Neither is the more advanced or the more correct. They are parallel humoral-elemental traditions, and their long coexistence in South Asia left each carrying traces of the other. Reading them together shows how widely the humoral idea traveled and how differently it could be built — four elements or five, four types or three.
For a reader, the useful move is comparison, not allegiance. Both are educational reference frameworks for understanding constitution and balance, and both rest on classical observation rather than controlled trials. For anything acute, infectious or life-threatening, conventional medicine remains essential and cannot be substituted; the traditional systems are best read as lenses on the whole person, not as replacements for that care.
Connections
Unani sits within the wider family of Asian and humoral medical traditions on Satyori. Read the Unani overview and the Ayurveda overview side by side, and follow Ayurveda's three doshas in depth: vata, pitta and kapha.
For other systems that share the constitution-first, balance-restoring approach, see Traditional Chinese Medicine and Sowa Rigpa, the Tibetan tradition that itself blends Indian, Greek and Chinese roots.
Frequently Asked Questions
What is the difference between Unani and Ayurveda?
Unani is Greco-Arabic medicine built on four humors — blood, phlegm, yellow bile and black bile — and four temperaments inherited from Hippocrates and Galen, while Ayurveda is the Indian system built on three doshas (vata, pitta, kapha) and five elements.
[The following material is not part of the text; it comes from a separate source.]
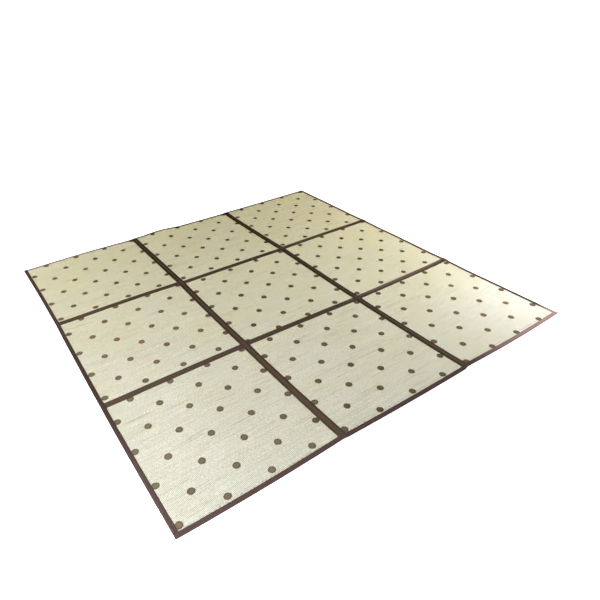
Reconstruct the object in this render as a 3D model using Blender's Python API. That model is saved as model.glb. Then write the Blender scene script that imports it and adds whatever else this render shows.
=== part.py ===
"""A tatami mat: nine woven rush panels in three strips, joined by brown tapes and bound all round.

Lengths are in metres and +Z is up. The mat lies on z = 0 with its centre at the origin. Its front
edge is towards -Y, and its three strips run from the front to the back, side by side along X.
"""

import math
from collections import namedtuple

import bpy

# Driving dimensions.
PITCH = 0.600  # from seam to seam, both ways
RUSH = 0.0025  # thickness of a woven panel
TAPE = 0.001  # thickness of every tape
GAP = 0.0003  # clearance between pieces that touch
STEP = TAPE + GAP  # what a sheet rises where it crosses a tape
LONG_TAPE_HALF = 0.0155  # half the width of the tapes that join the strips
CROSS_TAPE_HALF = 0.014  # half the width of the tapes inside a strip
FRONT_BINDING = 0.0165  # widths of the bindings, alike on top and underneath
LEFT_BINDING = 0.0165
RIGHT_BINDING = 0.0165
BACK_TOP = 0.0145  # the back binding is narrower on top
BACK_UNDER = 0.0195  # than underneath
FOLD_LENGTH = 0.030  # the dark fold by the back right corner, along the edge
FOLD_WIDTH = 0.0165  # and inwards from it
TIP = 0.004  # how far the front binding's right end sticks out
TIP_SHARE = 0.45  # how much of the binding's size is left at that end
CHAMFER = 0.0008  # at the outer corners of a folded tape
TUCK = 0.003  # a tape ends this far from the edge, under the binding
BACK_END = 0.0005  # the long tapes end this far from the back edge, on top of its binding

# The grid's lines, alike in X and Y: rim, seam, seam, rim.
GRID = (-1.5 * PITCH, -0.5 * PITCH, 0.5 * PITCH, 1.5 * PITCH)
SEAMS = (1, 2)
STRIPS = ("left", "middle", "right")
ROWS = ("front", "centre", "back")
HALF_PANELS = 6  # across the mat, and along it
MM = 0.001

# How far the cross lines stray in Y from the even grid, in mm, for each strip: a parabola through
# the strip's left side, middle and right side.
Bend = namedtuple("Bend", "start middle end")
ACROSS = (
    (Bend(2, -1, 5), Bend(3, -4, -5), Bend(1, -6, -1)),  # front edge
    (Bend(-2, 2, 3), Bend(7, 0, -8), Bend(-4, -9, -6)),  # front seam
    (Bend(-1, 5, 4), Bend(-3, -5, -6), Bend(-1, -2, -6)),  # back seam
    (Bend(-3, 5, 2), Bend(9, 1, 0), Bend(5, 3, 9)),  # back edge
)
# How far the long lines stray in X, in mm, at every half panel from the front to the back.
ALONG = (
    (1, -3, -5, -4, -2, -4, -10),  # left edge
    (5, -1, -3, -3, 1, -1, -6),  # left seam
    (6, -1, -4, -1, 3, -1, -2),  # right seam
    (8, 6, 1, 8, 4, 9, 6),  # right edge
)

# The relief. The cross seams and the back edge stand up by the heights rise, and are pinched up
# further by pinch, in mm at every half panel from the left to the right.
Ridge = namedtuple("Ridge", "line rise pinch")
RIDGES = (
    Ridge(1, (2.5, 2.5, 1.0, 2.0, 1.0, 3.5, 3.5), (1.2, 1.2, 1.2, 1.2, 1.2, 2.8, 2.8)),
    Ridge(2, (4.0, 4.0, 1.0, 2.0, 1.0, 3.0, 3.0), (1.2, 1.2, 1.2, 1.2, 1.2, 1.2, 1.2)),
    Ridge(3, (1.5, 3.0, 1.5, 2.0, 1.5, 2.5, 2.0), (0.0, 0.0, 0.0, 0.0, 0.0, 0.0, 0.0)),
)
RISE_REACH = 0.140
PINCH_REACH = 0.028
LONG_PINCH = 0.0012  # the same along the seams between the strips
LONG_PINCH_REACH = 0.020
SHIM_FLAT = 0.0175  # near the edges the rush lies on the binding's lower fold over this width
SHIM_REACH = 0.090  # and is back down on the floor this far from the edge
Swell = namedtuple("Swell", "x y reach rise")
SWELLS = (
    Swell(-0.145, 0.900, 0.150, 0.0080),  # hump in the middle of the back edge
    Swell(-0.600, -0.600, 0.240, 0.0040),  # crown of the front left panel
    Swell(0.000, -0.550, 0.220, 0.0025),
    Swell(0.680, -0.500, 0.200, 0.0050),
)
LONG_CROWN = 0.0007  # how far a tape bulges over its seam
CROSS_CROWN = 0.0004
CROWN_EASE = 0.040  # the bulge dies away over this length before the tape's ends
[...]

Both type the individual and treat imbalance, but they use different numbers of fundamental forces and elements.
Is Unani the same as Ayurveda?
No. They are separate traditions with separate origins — Unani is Greek by way of the Arab and Persian world, and Ayurveda is indigenously Indian. They look similar because both are humoral-elemental systems, and they borrowed from each other after Unani reached India, but their frameworks, texts and terminology are distinct.
How did Unani medicine come to India?
Unani arrived in India in roughly the 12th and 13th centuries with the establishment of the Delhi Sultanate, brought by Persian and Arab physicians known as hakims who served the courts. It later flourished under the Mughals and is now one of the AYUSH systems recognized by the Indian government.
Do Unani and Ayurveda both read the pulse?
Yes. Unani diagnosis centers on nabz (pulse) alongside inspection of urine and stool, and Ayurveda reads the pulse as nadi pariksha within its eightfold ashtavidha examination. Both traditions converged on the wrist pulse as a window onto internal balance long before modern diagnostics existed.
Which is older, Unani or Ayurveda?
Ayurveda's classical texts, the Charaka and Sushruta Samhitas, reach back into the first millennium BCE, making the Indian tradition the older of the two as a continuous system. Unani's Greek roots in Hippocrates are also ancient, but Unani as a named, systematized tradition took shape later through Arab and Persian physicians and reached India only in the medieval period.